Hélène sufrió una crisis de histeria que la obligó a guardar cama por consejo médico. Gonzalo, estupefacto, se revolvía entre la incredulidad y la sospecha. Interrogó severamente al administrador respecto al lugar del enterramiento. ¿No podrían haberse equivocado al excavar? Al fin y al cabo habían transcurrido cuatro largos años y el natural descuido de la finca pudo haberlos despistado a la hora de fijar con exactitud el punto de enterramiento. El matrimonio encargado de mantener al mínimo la casa en ausencia de Hélène fue cuidadosamente investigado, se interrogó con absoluta discreción a los vecinos, se repasó con todo cuidado la aparición ocasional de cualquier trabajador (ya fuera fontanero, albañil, cartero…) que se hubiera acercado a la casa por cuestión de mantenimiento o servicios… Nada. Ni un rastro. Ni una anormalidad que hubiera llamado la atención. En vista de la situación, decidieron actuar a cara descubierta y contrataron a dos paleros para que ampliasen la búsqueda, que siguió durante tres días. Todo fue inútil. El oro se había esfumado y nadie que tuviese algún contacto o acceso casual a la finca mostraba el menor signo posterior de riqueza.
Aunque le costase reconocerlo, sólo dos candidatos se dibujaban claramente en el nefasto horizonte de la catástrofe: o el administrador o su hermano Cirilo. Del primero, dado su historial de servicios, no podía dudar sin que se derrumbara una confianza sustentada en la experiencia de muchos años, pero, aun así, lo investigó con la mayor discreción posible. En cuanto a su hermano, no quería ni considerarlo. Su desaparición se llenaba ahora de sospechas. El mundo de honor de Gonzalo Villacruz se venía abajo.
Hélène, desde que se repuso, no dudó un momento en atribuir el latrocinio a Cirilo. En realidad, ya a la mañana siguiente del horrible descubrimiento apenas salió de su dormitorio y, sin rastro alguno del ataque de llanto y nervios de la noche anterior, exigió la presencia de Cirilo a su cuñado o, de lo contrario, amenazó con informar inmediatamente a Monsieur Giraud, su hermano, de la situación.
—¡Y yo que le había echado de menos al volver aquí! —exclamaba con ira apenas contenida, una ira que principalmente la castigaba a ella. Gonzalo ya no sabía qué pensar.

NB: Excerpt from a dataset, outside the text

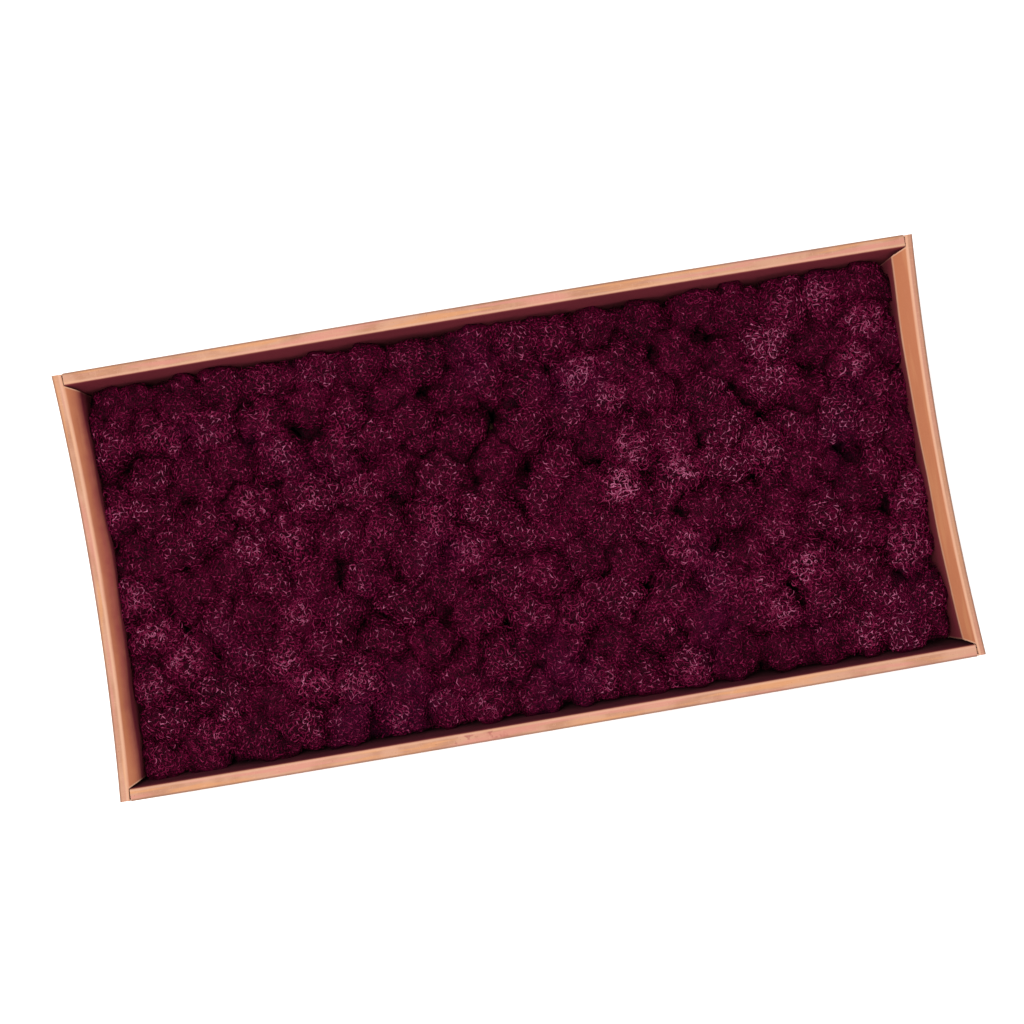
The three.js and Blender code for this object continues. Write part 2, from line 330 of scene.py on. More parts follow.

Ahora, pues, la sola idea de que Cirilo se hubiera quedado con todo convertía a la encantadora joven en una fiera, lo que degradó también a Gonzalo, que así veía desmoronarse su vida y su concepto de familia conjuntamente. Hélène, cuando se serenaba, lo trataba con frialdad y eso le añadía una gran pesadumbre. Por si fuera poco, Cirilo seguía desaparecido. En Madrid no sabían nada de él. El administrador rondaba como un alma en pena, sin atreverse a alejarse ni a acercarse, temeroso de ser acusado por aquella mujer por la que, desde que la conoció, sentía una suprema debilidad. Ella se limitó a ignorarlo. Finalmente, Hélène no pudo más, abandonó la casa de Biarritz, se trasladó a París con su hija y allí informó a su hermano de cuanto había sucedido. Esto rompió definitivamente la relación entre los Giraud y los Villacruz. El desastre se había consumado.